- WRITTEN INSTRUCTION:
Produce the listing below again, exactly as shown.

>>

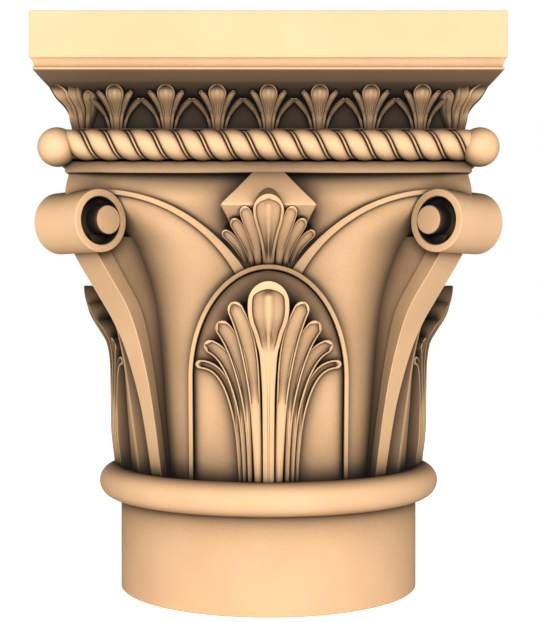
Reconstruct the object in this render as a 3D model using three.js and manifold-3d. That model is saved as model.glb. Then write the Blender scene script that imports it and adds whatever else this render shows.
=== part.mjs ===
// A Corinthian capital in one block of stone: neck and astragal, a bell that turns from round to
// square, a raised arch with a big leaf on each face, ribs that carry the corner scrolls, small
// leaves on the middle of each face, a cable moulding, a row of palmettes and a plain square slab.
// Millimetres, +Z up, the origin in the middle of the flat underside of the neck.
import * as THREE from "three";
import { mergeVertices } from "three/addons/utils/BufferGeometryUtils.js";
import ManifoldModule from "manifold-3d";

const wasm = await ManifoldModule();
wasm.setup();

// Driving sizes.
const HEIGHT = 536.5;
const NECK_RADIUS = 150;
const SLAB_HALF = 205.8;
const SLAB_THICKNESS = 40.8;
const ASTRAGAL = { ring: 156, tube: 15.6, height: 108 };
const CABLE = { offset: 185, height: 423.5, radius: 13.8, groove: 3.4, strands: 17 };
const CORNER_BALL = { offset: 185, height: 421.5, radius: 17.3 };
const SCROLL = { reach: 237.3, height: 357, radius: 27.7, width: 61.8, channel: 9 };
const ARCH = { half: 73.7, spring: 215.6, rise: 104, rim: 4.2, foot: 100 };
const RELIEF = { arch: 9, arc: 5 };
const ROUND_STEPS = 32;
const SLAB_BOTTOM = HEIGHT - SLAB_THICKNESS;

// The bell at a few heights: half its width across the faces, and its reach along the diagonals.
const BELL = [
  { z: 96, face: 136, diagonal: 136 },
  { z: 194, face: 140, diagonal: 145 },
  { z: 272, face: 146, diagonal: 158 },
  { z: 342, face: 162, diagonal: 191 },
  { z: 381, face: 178.6, diagonal: 252.5 },
  { z: 402, face: 176.8, diagonal: 250 },
];

const ROOT_TWO = Math.SQRT2;
const QUARTER = Math.PI / 2;
const mix = THREE.MathUtils.lerp;

// Value of a row of [place, value] pairs at a place between them.
function along(pairs, place) {
  const next = pairs.findIndex(([at]) => at >= place);
  if (next === 0) return pairs[0][1];
  if (next < 0) return pairs[pairs.length - 1][1];
  const [before, after] = [pairs[next - 1], pairs[next]];
  return mix(before[1], after[1], (place - before[0]) / (after[0] - before[0]));
}

// A closed three.js geometry as a manifold.
function solid(geometry) {
  const bare = new THREE.BufferGeometry();
  bare.setAttribute("position", geometry.getAttribute("position").clone());
  if (geometry.index) bare.setIndex(geometry.index.clone());
  const merged = mergeVertices(bare, 1e-4);
  const places = merged.getAttribute("position");
  const triangles = [];
  for (let i = 0; i < merged.index.count; i += 3) {
    const corners = [merged.index.getX(i), merged.index.getX(i + 1), merged.index.getX(i + 2)];
    if (new Set(corners).size === 3) triangles.push(...corners);
  }
  if (volume(places, triangles) < 0) triangles.reverse();
  const mesh = new wasm.Mesh({
    numProp: 3,
    vertProperties: Float32Array.from(places.array),
    triVerts: Uint32Array.from(triangles),
  });
  return new wasm.Manifold(mesh);
}

function volume(places, triangles) {
  const [a, b, c] = [new THREE.Vector3(), new THREE.Vector3(), new THREE.Vector3()];
  let sum = 0;
  for (let i = 0; i < triangles.length; i += 3) {
    a.fromBufferAttribute(places, triangles[i]);
    b.fromBufferAttribute(places, triangles[i + 1]);
    c.fromBufferAttribute(places, triangles[i + 2]);
    sum += a.dot(b.cross(c));
  }
  return sum;
}

// A closed body through rings of points, each ring with the same count, capped by fans.
function loft(rings) {
  const size = rings[0].length;
  const points = rings.flat();
  const faces = [];
  for (let r = 0; r + 1 < rings.length; r += 1) {
    for (let i = 0; i < size; i += 1) {
      const [a, b] = [r * size + i, r * size + (i + 1) % size];
      faces.push(a, b, b + size, a, b + size, a + size);
    }
  }
  const last = (rings.length - 1) * size;
  for (let i = 1; i + 1 < size; i += 1) {
    faces.push(0, i + 1, i);
    faces.push(last, last + i, last + i + 1);
  }
  const geometry = new THREE.BufferGeometry().setFromPoints(points);
  geometry.setIndex(faces);
  return solid(geometry);
}

// A body turned about the Z axis. The profile lists [radius, height].
function turned(profile, steps) {
  const points = profile.map(([radius, height]) => new THREE.Vector2(radius, height));
  return solid(new THREE.LatheGeometry(points, steps).rotateX(QUARTER));
}

// A square moulding with mitred corners. The profile lists [half width, height].
function square(profile) {
  const points = profile.map(([half, height]) => new THREE.Vector2(half * ROOT_TWO, height));
  return solid(new THREE.LatheGeometry(points, 4, Math.PI / 4).rotateX(QUARTER));
}

const union = (bodies) => bodies.reduce((sum, body) => sum.add(body));

// The same body on all four faces, or on all four corners.
const fourTimes = (body) => union([0, 90, 180, 270].map((turn) => body.rotate([0, 0, turn])));

// A body with its mirror image on the other side of the middle of the face.
const mirrored = (body) => body.add(body.mirror([1, 0, 0]));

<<

- WRITTEN SOLUTION:
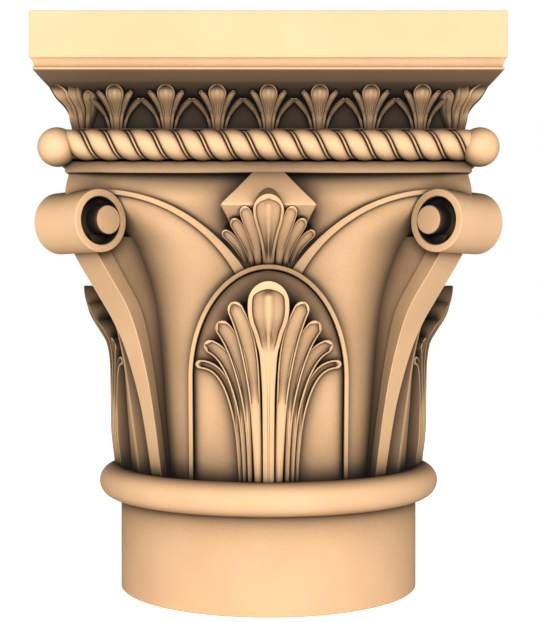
Reconstruct the object in this render as a 3D model using three.js and manifold-3d. That model is saved as model.glb. Then write the Blender scene script that imports it and adds whatever else this render shows.
=== part.mjs ===
// A Corinthian capital in one block of stone: neck and astragal, a bell that turns from round to
// square, a raised arch with a big leaf on each face, ribs that carry the corner scrolls, small
// leaves on the middle of each face, a cable moulding, a row of palmettes and a plain square slab.
// Millimetres, +Z up, the origin in the middle of the flat underside of the neck.
import * as THREE from "three";
import { mergeVertices } from "three/addons/utils/BufferGeometryUtils.js";
import ManifoldModule from "manifold-3d";

const wasm = await ManifoldModule();
wasm.setup();

// Driving sizes.
const HEIGHT = 536.5;
const NECK_RADIUS = 150;
const SLAB_HALF = 205.8;
const SLAB_THICKNESS = 40.8;
const ASTRAGAL = { ring: 156, tube: 15.6, height: 108 };
const CABLE = { offset: 185, height: 423.5, radius: 13.8, groove: 3.4, strands: 17 };
const CORNER_BALL = { offset: 185, height: 421.5, radius: 17.3 };
const SCROLL = { reach: 237.3, height: 357, radius: 27.7, width: 61.8, channel: 9 };
const ARCH = { half: 73.7, spring: 215.6, rise: 104, rim: 4.2, foot: 100 };
const RELIEF = { arch: 9, arc: 5 };
const ROUND_STEPS = 32;
const SLAB_BOTTOM = HEIGHT - SLAB_THICKNESS;

// The bell at a few heights: half its width across the faces, and its reach along the diagonals.
const BELL = [
  { z: 96, face: 136, diagonal: 136 },
  { z: 194, face: 140, diagonal: 145 },
  { z: 272, face: 146, diagonal: 158 },
  { z: 342, face: 162, diagonal: 191 },
  { z: 381, face: 178.6, diagonal: 252.5 },
  { z: 402, face: 176.8, diagonal: 250 },
];

const ROOT_TWO = Math.SQRT2;
const QUARTER = Math.PI / 2;
const mix = THREE.MathUtils.lerp;

// Value of a row of [place, value] pairs at a place between them.
function along(pairs, place) {
  const next = pairs.findIndex(([at]) => at >= place);
  if (next === 0) return pairs[0][1];
  if (next < 0) return pairs[pairs.length - 1][1];
  const [before, after] = [pairs[next - 1], pairs[next]];
  return mix(before[1], after[1], (place - before[0]) / (after[0] - before[0]));
}

// A closed three.js geometry as a manifold.
function solid(geometry) {
  const bare = new THREE.BufferGeometry();
  bare.setAttribute("position", geometry.getAttribute("position").clone());
  if (geometry.index) bare.setIndex(geometry.index.clone());
  const merged = mergeVertices(bare, 1e-4);
  const places = merged.getAttribute("position");
  const triangles = [];
  for (let i = 0; i < merged.index.count; i += 3) {
    const corners = [merged.index.getX(i), merged.index.getX(i + 1), merged.index.getX(i + 2)];
    if (new Set(corners).size === 3) triangles.push(...corners);
  }
  if (volume(places, triangles) < 0) triangles.reverse();
  const mesh = new wasm.Mesh({
    numProp: 3,
    vertProperties: Float32Array.from(places.array),
    triVerts: Uint32Array.from(triangles),
  });
  return new wasm.Manifold(mesh);
}

function volume(places, triangles) {
  const [a, b, c] = [new THREE.Vector3(), new THREE.Vector3(), new THREE.Vector3()];
  let sum = 0;
  for (let i = 0; i < triangles.length; i += 3) {
    a.fromBufferAttribute(places, triangles[i]);
    b.fromBufferAttribute(places, triangles[i + 1]);
    c.fromBufferAttribute(places, triangles[i + 2]);
    sum += a.dot(b.cross(c));
  }
  return sum;
}

// A closed body through rings of points, each ring with the same count, capped by fans.
function loft(rings) {
  const size = rings[0].length;
  const points = rings.flat();
  const faces = [];
  for (let r = 0; r + 1 < rings.length; r += 1) {
    for (let i = 0; i < size; i += 1) {
      const [a, b] = [r * size + i, r * size + (i + 1) % size];
      faces.push(a, b, b + size, a, b + size, a + size);
    }
  }
  const last = (rings.length - 1) * size;
  for (let i = 1; i + 1 < size; i += 1) {
    faces.push(0, i + 1, i);
    faces.push(last, last + i, last + i + 1);
  }
  const geometry = new THREE.BufferGeometry().setFromPoints(points);
  geometry.setIndex(faces);
  return solid(geometry);
}

// A body turned about the Z axis. The profile lists [radius, height].
function turned(profile, steps) {
  const points = profile.map(([radius, height]) => new THREE.Vector2(radius, height));
  return solid(new THREE.LatheGeometry(points, steps).rotateX(QUARTER));
}

// A square moulding with mitred corners. The profile lists [half width, height].
function square(profile) {
  const points = profile.map(([half, height]) => new THREE.Vector2(half * ROOT_TWO, height));
  return solid(new THREE.LatheGeometry(points, 4, Math.PI / 4).rotateX(QUARTER));
}

const union = (bodies) => bodies.reduce((sum, body) => sum.add(body));

// The same body on all four faces, or on all four corners.
const fourTimes = (body) => union([0, 90, 180, 270].map((turn) => body.rotate([0, 0, turn])));

// A body with its mirror image on the other side of the middle of the face.
const mirrored = (body) => body.add(body.mirror([1, 0, 0]));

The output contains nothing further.